──────── Information given ────────

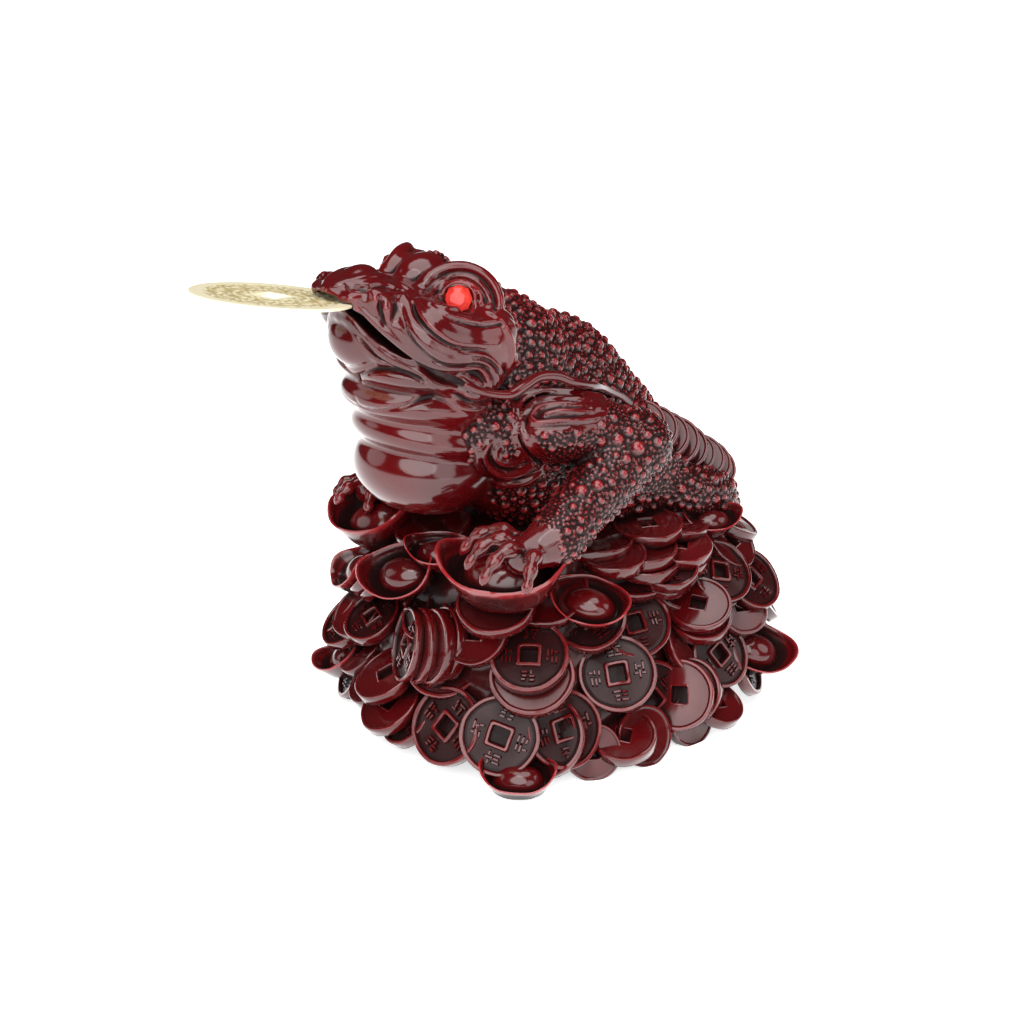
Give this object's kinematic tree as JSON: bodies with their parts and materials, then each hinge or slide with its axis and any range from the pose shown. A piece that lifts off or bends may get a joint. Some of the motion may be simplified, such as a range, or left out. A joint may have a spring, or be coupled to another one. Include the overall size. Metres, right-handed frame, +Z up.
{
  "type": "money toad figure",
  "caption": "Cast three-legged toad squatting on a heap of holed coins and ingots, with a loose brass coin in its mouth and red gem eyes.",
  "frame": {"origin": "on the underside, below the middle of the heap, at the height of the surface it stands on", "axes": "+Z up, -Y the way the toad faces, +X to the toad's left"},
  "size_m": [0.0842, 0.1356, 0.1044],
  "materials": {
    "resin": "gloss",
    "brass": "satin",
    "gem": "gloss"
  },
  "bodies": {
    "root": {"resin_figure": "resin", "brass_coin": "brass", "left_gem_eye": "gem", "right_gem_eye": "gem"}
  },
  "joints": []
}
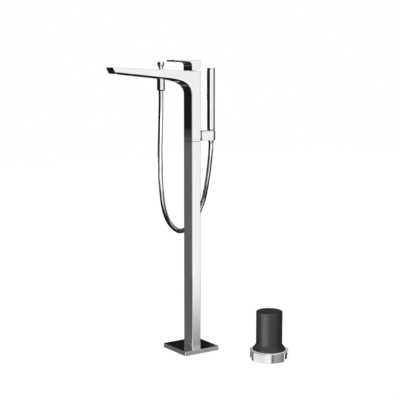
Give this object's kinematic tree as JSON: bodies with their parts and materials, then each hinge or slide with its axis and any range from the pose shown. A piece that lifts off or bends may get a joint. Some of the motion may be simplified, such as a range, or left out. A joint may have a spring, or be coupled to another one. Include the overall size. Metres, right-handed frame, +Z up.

────────

Prompt
Repeat the records above exactly, from the first line to the last.

Exercise result
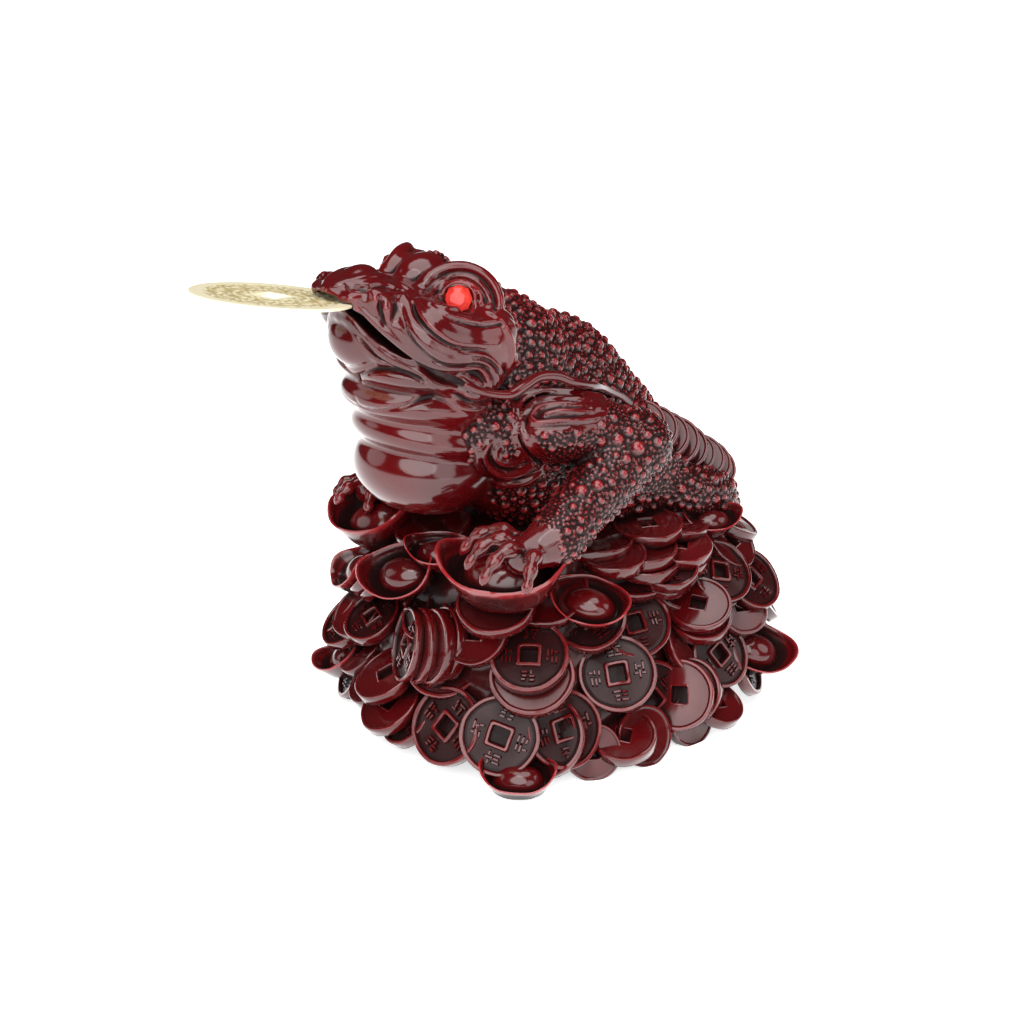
Give this object's kinematic tree as JSON: bodies with their parts and materials, then each hinge or slide with its axis and any range from the pose shown. A piece that lifts off or bends may get a joint. Some of the motion may be simplified, such as a range, or left out. A joint may have a spring, or be coupled to another one. Include the overall size. Metres, right-handed frame, +Z up.
{
  "type": "money toad figure",
  "caption": "Cast three-legged toad squatting on a heap of holed coins and ingots, with a loose brass coin in its mouth and red gem eyes.",
  "frame": {"origin": "on the underside, below the middle of the heap, at the height of the surface it stands on", "axes": "+Z up, -Y the way the toad faces, +X to the toad's left"},
  "size_m": [0.0842, 0.1356, 0.1044],
  "materials": {
    "resin": "gloss",
    "brass": "satin",
    "gem": "gloss"
  },
  "bodies": {
    "root": {"resin_figure": "resin", "brass_coin": "brass", "left_gem_eye": "gem", "right_gem_eye": "gem"}
  },
  "joints": []
}
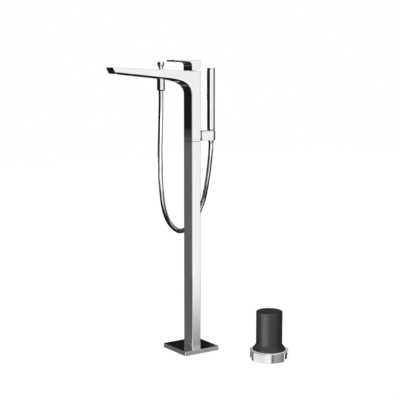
Give this object's kinematic tree as JSON: bodies with their parts and materials, then each hinge or slide with its axis and any range from the pose shown. A piece that lifts off or bends may get a joint. Some of the motion may be simplified, such as a range, or left out. A joint may have a spring, or be coupled to another one. Include the overall size. Metres, right-handed frame, +Z up.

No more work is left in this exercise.